Copyright 1997 The Scotsman Publications Ltd.

The Scotsman

July 18, 1997, Friday

SECTION: Pg. 29

LENGTH: 903 words

HEADLINE: 'Star-maker' slips snugly into favourite armchair

BYLINE: Sally Kinnes

BODY:

WHEN Reginald Bosanquet joined ITN in 1955, he was quite clear about his plans. At his interview, he said he wanted to be "a television star" though ITN at the time had other ideas. "I don't know about a television star," came the reply, "but you can be a television teaboy".

A few years later, however, Reggie got his wish. When ITN began News at Ten, it set out to be everything the stuffy BBC was not. It used journalists, not actors; it made them newscasters not newsreaders; it allowed them to develop an on-screen personality and it did indeed turn them into stars.

News at Ten is 30 this month.

It was launched on 3 July, 1967, just too late for the six-day war in the Middle East, the Torrey Canyon Disaster and Sir Francis Chichester's round the world trip. But in plenty of time for the launch of Concorde that December and the world's first human heart transplant.

Not that ITV's managing directors thought News at Ten would last that long. They launched it as a 12-week trial, and according to Sir David Nicholas, its first editor, their thinking was that it could not do much harm in the summer.

News at Ten was radical. It took a broad view of news values, made much greater use of film and pioneered the reporter package. It could not (and still cannot) match the deep pockets of the BBC, but it was not hidebound, as Auntie was. Making a point of using spoken, rather than written English, it was populist and accessible. Copy was tailored to the personality of the newscaster, "couched in the sort of terms he would use if he arrived at a party and imparted to the other guests some bit of news he had just heard," said Bosanquet in his book Let's Get Through Wednesday.

Leonard Parkin, who moved from the Beeb to ITN, summed up what was different about News at Ten: "It's not just a news bulletin, it's a programme."

It was also prepared to have fun. Robin Day ended one programme by saying: "Good night - especially to the charming lady from Beckenham who wrote to me saying I was a swollen headed pipsqueak."

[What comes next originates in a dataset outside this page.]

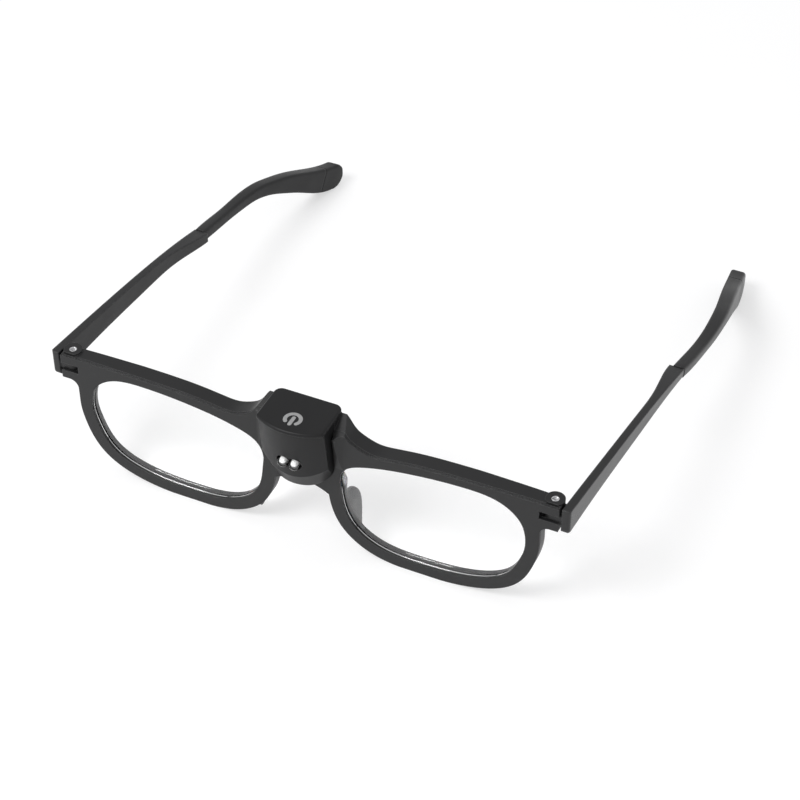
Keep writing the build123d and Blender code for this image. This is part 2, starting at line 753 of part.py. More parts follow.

But 30 years on, it is impossible to imagine Trevor McDonald being so bold. News at Ten has developed from being a fast two-hander, then a vehicle for journalistic stars, to a mumsy, user-friendly show presented by the nation's favourite uncle - and McDonald, unlike his frosty deputy, Julia Somerville, never forgets to welcome viewers back after the break.

Avuncular was not, however, the image ITN had intended when McDonald became the single anchor in 1992. The intention had been to develop a US-style star ; a senior authoritative journalist who would look as comfortable in the studio as when reporting from a war zone.

Although McDonald wins every prize going in the popularity stakes, it did not work out that way. It was a difficult assignment, but he looked distinctly uncomfortable doing an on the spot report when the hostage John McCarthy came home; he did himself no favours by presenting the much mocked Royal Debate for Carlton TV and his interview with John Major was so fawning, even the Independent Television Commission rapped ITN's knuckles.

At 30, News at Ten may still be too young for a mid-life crisis, but it has plenty of critics.

"It's become atrociously downmarket,' says David Miller, lecturer in media studies at Stirling University.

"STV's news programmes have become very down market too - there's lots more violent crime and court correspondents - but it's not downmarket in the same way. It's the tone of News at Ten's newscasters and journalists . It's so chatty. It's so daytime TV."

News at Ten has always been populist, but Mr Miller believes that an unashamedly tabloid approach has been introduced.

"It's homely, nostalgic almost, for a vision of the English past.

That was especially visible in their coverage of Hong Kong and that rather sickening attempt to bring a lump to the nation's throat."

News at Ten is facing other pressures. The Scottish Media Group has made it clear that it wants to opt out if there is a Scottish parliament; it has been estimated that ITV could generate an extra £ 45 million in advertising revenue if it moved the news away from 10pm; and the audience is ageing, hence the recent rumour that it wanted to poach the youthful Kirsty Young from Channel 5.

"News at Ten has a very good audience profile in terms of ABC1s," says one academic.

"But its audience is not only diminishing, it's getting older.

News at Ten is seen as continuing the problems of its older profile. Its big strength is that it still covers the big stories well a Its weakness is it does not have the range, or as many correspondents, as the BBC."

The BBC's Six o' Clock news is winning the war of the ratings (an average of 6.5 million viewers at 6pm, compared with 6.2

million for Trevor). But research from the ratings compiler BARB shows more viewers make it to end of News at Ten than they do with the BBC (54 per cent against 49 per cent).

But the real worry for broadcasters is quality. No matter how good or bad the news, it makes little difference to audience share. "All the research shows that in terms of viewing figures, the effect of quality is marginal," says the academic.

"News isn't a great draw a People may trust TV news more than what they read in the papers, but turn on a bulletin, any bulletin, and they slump."